What this shows, then, is that it is necessary to rethink the extension of the expectations we place in their work and functions. Why should they, people like any other, have the power to decide or think for others? We cannot keep talking about those who appear in the list as if they were part of the same package.
People from 59 different countries have appeared so far in the Panama Papers. Of these, 47, almost 80 percent, are from underdeveloped countries. Of these, over 50 percent are from African and Latin American countries. But the problem is not only among undeveloped countries or populist governments; it’s global.
Unfortunately, the outrage has been limited to discussions of taxes. The general idea seems to focus on the “rich,” whether criminal or not, political or not, deciding to hide their resources in tax havens. Why isn’t the conversation focused on “social justice” and improving the situation of the poorest individuals?
If that was the debate, we should do it thoroughly. I repeat: there is no point in staying in what “should be” discussed as a result of outrage. We must recognize the way things are. The question should be: why people act the way they do?
To others, things are different. Evasion does not show that those who do it are bad or that they want the poor to remain so. That we cannot know and maybe we do not care. Rather, what we can show is that perhaps tax policies in the countries involved are so punitive that having wealth has almost become a sin.

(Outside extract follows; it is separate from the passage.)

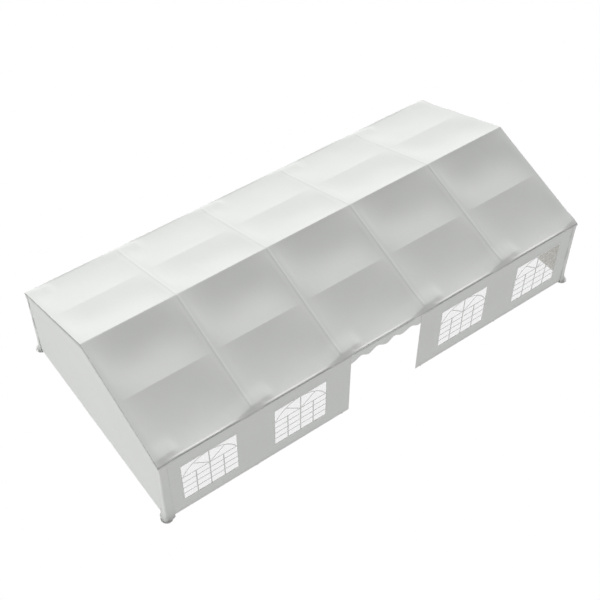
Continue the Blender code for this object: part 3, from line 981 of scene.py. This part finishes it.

The solution, if this is the case, could not be further persecution or more punitive tax regimes. In both cases, the phenomenon will only increase. In the first case, it is also a pointless use of state resources: the collection is a means in itself, not the end.
States cannot be confused in that their end is chasing real criminals, those who do not meet the standards that allow us to live in society.
They want more justice? They want more collection? You want less evasion? Do they want to stop the “rich” from taking their money to tax havens?
Then let’s start by discussing more tax proposals from authors like F. A. Hayek, and less those of T. Piketty. That would be a good start.